Drake looked over his shoulder, and his eyes lit with satisfaction. This was his one and only chance to damage something that was ours. The asswipe grinned and loosed a vicious lash against our shield’s back.

The shield stiffened, but she didn’t beg or scream. I respected that.

I’d been whipped. I knew the agony of a fall meeting with already split skin. I’d had to grit my teeth to remain silent.

The shield looked strong, like she could take another fifty lashes.

How?

I circled until I could see her face.

Tears wet her cheeks, and she stared at the wall in front of her without blinking. No. Not the wall. She was focused on a dagger. She stared at the blade as if she could imagine the hilt in her small hand. As if she wanted to stab each one of us and leave us bleeding.

She’d fought me with surprising skill. She’d run laps with a broken rib. She was enduring hell right now.

I turned away.

She was just a shield. Nothing more. Even as I had the thought, I recognized the lie. She was more than that—more than any shield I’d ever encountered. The way she’d looked at me during training, like she could see through my walls. The way she held her chin even now. We were fucking up. We should be protecting her, not watching while a dickless twat like Drake ruined her back.

Her grandmother’s warning played through my mind. We would rue every cruelty. This definitely counted as cruelty.

Acid churned in my gut as I moved behind her and searched her back for uninjured flesh.

I didn’t find any. Her skin was a bloody mess. The ends of her blonde hair looked as if they’d been dyed crimson. Her legs shook with the effort to remain standing.

This needed to stop. I longed to rip the whip from Drake’s hand. But if I intervened, that bastard Carron would wring every ounce of agony from her body before ending her life. I’d seen him break girls, acting as if it hurt him to hurt them, as if their punishment was an unpleasant duty. Even as his eyes gleamed with sick pleasure. Drake cracked the whip, and my stomach flipped as fresh blood speckled the gymnasium’s floor.

She remained silent.

“Breathe. Be strong.” Teal’s voice was gentle, almost encouraging.

The shield turned her head until she could see Teal, then she lifted her proud chin and sneered at him.

That tiny bit of defiance hurt me as much as the whip hurt her. Defiance meant death. And this woman didn’t deserve to die.

My hand found my dagger’s hilt, fingers tracingthe familiar grooves. The repetitive motion that had calmed me through countless nightmares did nothing now.

Drake’s next lash fell across already ruined skin.

She flinched in pain.

I could no longer see her face, but I’d bet anything that fresh tears wet her cheeks.

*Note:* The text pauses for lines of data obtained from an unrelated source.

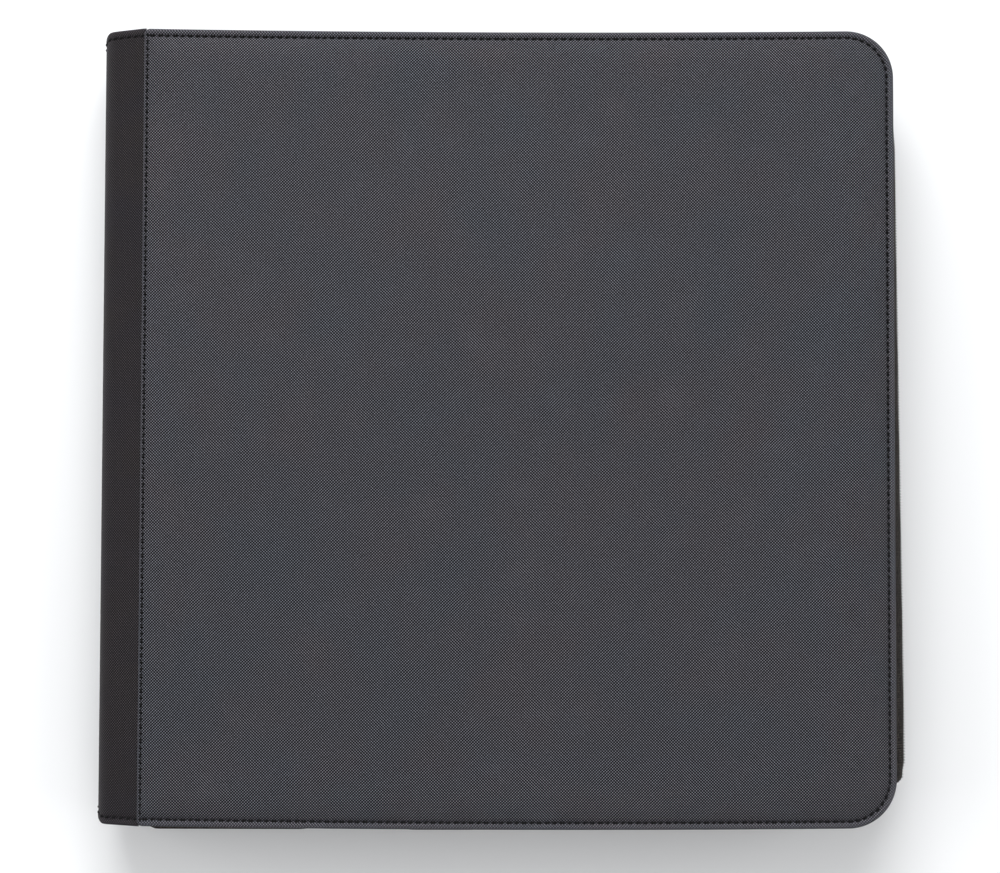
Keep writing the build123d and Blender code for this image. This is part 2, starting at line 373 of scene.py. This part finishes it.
def weave_finish(name, dark, light, warm, depth, rough, gloss, hem_highlight):
    """Coated cloth: light knuckles of yarn in a diagonal lattice on a dark ground, and a painted
    highlight on the hem band.
    """
    made, start = new_finish(name)
    place = cloth_place(start)
    x, y, inset = place.parts()
    sway = yarn_sway * (place.noise(0.35, 2.0) - 0.5)
    turn = 2 * math.pi / yarn_pitch
    lean = ((place.noise(0.045, 3.0) - 0.5) * 1.7).within(-0.4, 0.4)
    up = ((x + y + sway) * turn).math("COSINE")
    down = ((x - y - sway) * turn).math("COSINE")
    knuckle = 0.5 + 0.25 * ((1 + lean) * up + (1 - lean) * down)
    fleck = place.noise(1.3, 3.0)
    slow = place.noise(0.012, 2.0)
    bright = (knuckle ** knuckle_power * (0.5 + fleck)).within()
    # Painted highlight: the cloth's colour is lightened on the hem band, from the edge in to the
    # stitch row, to stand for light on its rounded crest.
    hem = (1.0 - (inset - hem_end) / 0.5).within() * (1.0 - (hem_roll - inset) / hem_roll).within()
    shade = bright * (0.94 + 0.1 * slow) * (1 + hem_highlight * hem)
    cast = ((place.noise(0.03, 3.0) - 0.5) * 2.4 + 0.5).within()
    colour = shade.between(dark, cast.between(light, warm))
    lay_on(start, {"Base Color": colour, "Roughness": rough - 0.12 * bright,
                   "Specular IOR Level": gloss,
                   "Normal": (knuckle + 0.3 * fleck).bump(depth, 0.00018)})
    return made


yarn_pitch, yarn_sway, knuckle_power = 1.26, 0.22, 3.8
hem_end, hem_roll = 2.6, 0.15
cover_dark = (0.0004, 0.0004, 0.0006)
cover_cool, cover_warm = (0.262, 0.274, 0.318), (0.29, 0.272, 0.302)
cover_cloth = weave_finish(
    "cover_weave", cover_dark, cover_cool, cover_warm,
    depth=0.3, rough=0.66, gloss=0.08, hem_highlight=0.35)
front_cover = padded_cover("front_cover_cloth", cover_cloth, True, front_proud, front_settle)
back_cover = padded_cover("back_cover_cloth", cover_cloth, False, back_proud, back_settle)
(board_start, _, board_low), (board_end, _, board_high) = box_mm("front_board")
flat, _ = walk(board_start - seam_x, edge_x - board_end)
flat[:, 1] += settled(flat[:, 0], front_settle)
count = len(flat)
front_board = make_piece(
    "front_board_panel", [(x, y, z) for z in (board_low, board_high) for x, y in flat],
    loft(2, count) + end_caps(2, count), [grey_board], smooth=False)
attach(front_board, "front_cover")
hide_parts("front_board")
for cover, side in ((front_cover, "front"), (back_cover, "back")):
    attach(cover, side + "_cover")
    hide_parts(side + "_skin", side + "_padding")

# Stitching. Black lockstitch in thick bonded thread, one row round each cover and one down
# each seam. Every stitch slants a little and dives into its own needle holes.
thread_radius = 0.52
stitch_length, seam_stitch_length = 2.3, 1.95
thread_slant = math.radians(12)
lowest_thread = 0.75
thread_sides = 7
thread_bow, thread_dive, thread_proud = 0.16, 0.75, 0.28
seam_row_margin = 0.9
thread_black, thread_worn = (0.0012, 0.0012, 0.0014), (0.006, 0.006, 0.0065)
thread, start = new_finish("bonded_thread")
fibre = object_place(start).noise(2600.0, 3.0)
lay_on(start, {"Base Color": fibre.between(thread_black, thread_worn), "Roughness": 0.55,
               "Specular IOR Level": 0.12, "Normal": fibre.bump(0.5, 0.0001)})


def sew(name, centres, along, up, length):
    """Short bowed lengths of thread, one at each centre."""
    centres, along, up = (np.asarray(a, float) for a in (centres, along, up))
    across = np.cross(up, along)
    along = along * math.cos(thread_slant) + across * math.sin(thread_slant)
    across = np.cross(up, along)
    reach = np.array([-1.0, -0.9, -0.6, 0.0, 0.6, 0.9, 1.0])
    fat = thread_radius * np.array([0.35, 0.8, 1.0, 1.05, 1.0, 0.8, 0.35])
    sink = -thread_dive * reach ** 4 + thread_bow
    turn = 2 * math.pi * np.arange(thread_sides) / thread_sides
    points = []
    for r, f, s in zip(reach, fat, sink):
        for t in turn:
            points.append(centres + along * (r * length / 2)
                          + up * (s + f * math.sin(t)) + across * (f * math.cos(t)))
    points = np.stack(points, 1)
    each = len(reach) * thread_sides
    one = loft(len(reach), thread_sides) + end_caps(len(reach), thread_sides)
    faces = [[i + k * each for i in face] for k in range(len(centres)) for face in one]
    return make_piece(name, points.reshape(-1, 3), faces, [thread])


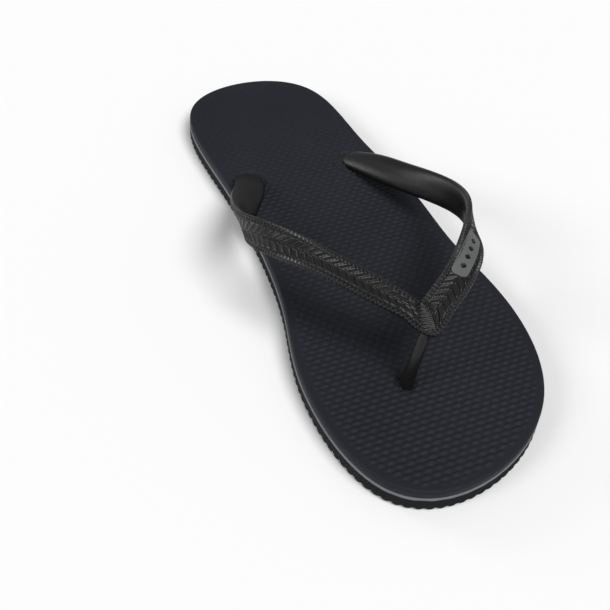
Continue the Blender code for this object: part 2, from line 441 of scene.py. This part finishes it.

“You’ll survive this,” Teal promised.

Would she? Four days in the pit with a destroyed back and no medical care? I had my doubts.

This was wrong. The next lash fell lower, near her perfect ass, and she gasped. Perfect? When had I started thinking of any part of her as perfect? I forced the thought away, but it lingered like smoke from one of Flynn’s fires.

Before she could even catch her breath, Drake cracked the whip again.